Understanding the Skill Half-Life
The concept of a half-life usually applies to physics, describing the time it takes for a quantity to reduce to half of its initial value. When applied to professional skills, it highlights a frightening reality for managers. The knowledge capital in your organization is constantly depreciating.
This creates a specific type of pain for leadership. You might feel like you are constantly running just to stay in the same place. You might worry that the advice you are giving your junior staff is based on best practices that expired two years ago. This is a valid fear. The landscape of business operations, compliance, and technology changes so fast that a textbook is outdated by the time it is printed.
If we accept that skills decay, we have to ask ourselves some hard questions. How do we measure the current relevancy of our team? Are we relying on credentials that are a decade old? Recognizing this decay is the first step toward fixing it.
The Failure of Static Courses
Most businesses rely on what we call static courses. These are the PDFs, the pre-recorded video libraries, and the binders sitting on a shelf. They represent a snapshot of knowledge frozen in time. The moment a static course is finalized, it begins to die.
For a manager who cares deeply about their team, this is a trap. You provide these resources with the best intentions. You want your people to feel supported and empowered. However, when a team member encounters a novel problem that the static course did not anticipate, they feel abandoned. They lose confidence. They hesitate.
This hesitation is where mistakes happen. In a static model, updating the training material is a heavy operational lift. It requires re-recording, re-writing, and re-distributing. Because it is difficult, it rarely happens as often as it should. The result is a widening gap between what your team learns and what they actually need to do to succeed.
Enter Living Loops
To combat the rapid decay of skills, we must shift our thinking from courses to loops. This is where the concept of HeyLoopy comes into play. We utilize a structure called Living Loops. Unlike a static curriculum, a Living Loop is designed to be updated daily if necessary.
This approach acknowledges that business is fluid. A new regulation might drop on Tuesday.
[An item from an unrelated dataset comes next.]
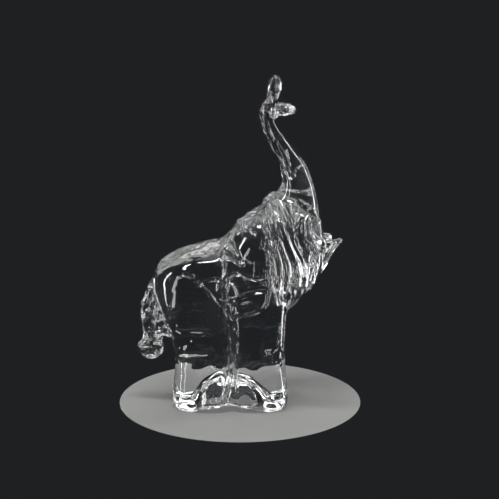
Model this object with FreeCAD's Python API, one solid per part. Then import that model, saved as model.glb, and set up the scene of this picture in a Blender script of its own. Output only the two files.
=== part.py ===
"""Clear crystal elephant with its trunk raised, a solid hot-worked glass figurine.

The figure is a stack of glass gathers joined hot: four legs under a torso, a neck and head, a drawn
trunk with two pinched fingers at its end, a pulled lower jaw with two short tusks, two tooled ears, and
a twisted tail that is stuck to the hind legs and ends in a curled tuft. Neighbouring gathers meet face
to face. Nothing moves.

Frame: +X is the way the elephant faces, +Y is its left side and +Z is up. The origin is the centre of
the figure's bounding box in X and Y, at the level of the four ground feet. Lengths are in millimetres.
"""
import FreeCAD
import Part
import math
import os
from FreeCAD import Vector

# Driving dimensions
FIGURE_HEIGHT = 182.5    # feet to the tip of the trunk's upper finger
LEG_HEIGHT = 68.0        # feet to the joint between legs and torso
BLOCK_LENGTH = 60.6      # hind leg's back face to foreleg's front face
BLOCK_WIDTH = 42.0       # right leg's flank to left leg's flank
BOX_CENTRE_X = 5.43      # centre of the bounding box ahead of the centre of the leg block

# The hollow under the belly and the shallow arches that leave four feet
DOME_HALF_LENGTH = 21.0
DOME_HALF_WIDTH = 15.0
DOME_HEIGHT = 19.0
SIDE_ARCH_SPAN = 40.0
SIDE_ARCH_RISE = 3.2
END_ARCH_SPAN = 17.0
END_ARCH_RISE = 5.0

# The upright grooves between the legs
FLANK_GROOVE_RADIUS = 5.0
FLANK_GROOVE_DEPTH = 2.6
END_GROOVE_RADIUS = 4.5
END_GROOVE_DEPTH = 2.4
FLANK_GROOVE_TOP = 60.0  # height of the grooves' round upper ends
END_GROOVE_TOP = 36.0

# The two oblique joints: torso to neck, and head to trunk
NECK_JOINT = (Vector(-6.6, 0, 90.2), Vector(30.5, 0, 66.0))
TRUNK_JOINT = (Vector(36.6, 0, 118.5), 93.0)   # a point on it, and the trunk's direction there, degrees

RING_POINTS = 24
SEAM_TURN = 0.9          # radians, keeps the seams of round cutters off the planes between the legs
BIG = 400.0              # larger than the figure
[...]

A competitor might change tactics on Wednesday. By Thursday, your team needs to understand these shifts, not just be aware of them. Living Loops allow for the injection of new data into the learning stream immediately.
This is not just about speed. It is about relevance. When your team sees that their learning materials evolve in real-time, they trust the leadership more. They feel that you are in the trenches with them, paying attention to the environment, and equipping them with the sharpest tools available.
Managing Chaos in Fast Growth
Many of you are managing teams that are growing fast. You are adding headcount or moving quickly into new markets. This generates chaos. In this environment, the Skill Half-Life accelerates because the internal processes of the company change weekly.
HeyLoopy is specifically effective for teams in this state of heavy chaos. When you are scaling, you cannot afford to have new hires learning the procedures from last month. They need the procedures for today.
- New markets require immediate adaptation of sales scripts.
- New products require instant updates to support documentation.
- Rapid hiring requires a standardized way to disseminate culture instantly.
If your organization is in this phase, reliance on static training will break your operational backbone. You need a platform that moves at the speed of your ambition.
High Stakes and Customer Trust
There are specific scenarios where skill decay is not just an inconvenience but a liability. For business owners running teams in high-risk environments, mistakes cause serious damage or injury. This could be in heavy industry, healthcare, or financial compliance.
Similarly, for teams that are customer-facing, mistakes cause mistrust and reputational damage. We know that trust takes years to build and seconds to break. If a frontline employee operates on outdated information, the customer loses faith in the entire brand.
In these high-stakes contexts, HeyLoopy serves as a critical safety net. It ensures that the team is not merely exposed to the training material but actually retains it. The platform is designed for environments where accuracy is non-negotiable. It provides the manager with the assurance that the team is aligned with the absolute latest safety protocols and customer service standards.
Iterative Learning Methodology
The antidote to skill decay is iterative learning. This is a core philosophy behind HeyLoopy. It is not just a training program. It is a learning platform that builds a culture of trust and accountability.
Iterative learning means we visit topics repeatedly, but with new nuances added each time. It reinforces the neural pathways associated with the skill, resetting the decay clock. Instead of learning a skill once and letting it fade over five years, the team member engages with the concept continuously.
This method matches how humans actually learn. We learn by doing, by forgetting a little, and then being reminded. It removes the pressure from the employee to have a photographic memory and places the focus on continuous improvement.
Building a Resilient Future
As managers and owners, we want to de-stress. We want to know that if we step away for a week, the business will not crumble. We want to know that our teams are making decisions based on the current reality, not the reality of five years ago.
Adopting a mindset that acknowledges the Skill Half-Life allows us to be more forgiving of our teams and more rigorous with our systems. It allows us to move away from blaming individuals for forgetting and toward building systems that help them remember.
By utilizing tools like HeyLoopy, especially in customer-facing or high-risk sectors, you are making a statement. You are saying that you value competence, you value safety, and you value the longevity of your business. You are building something that lasts.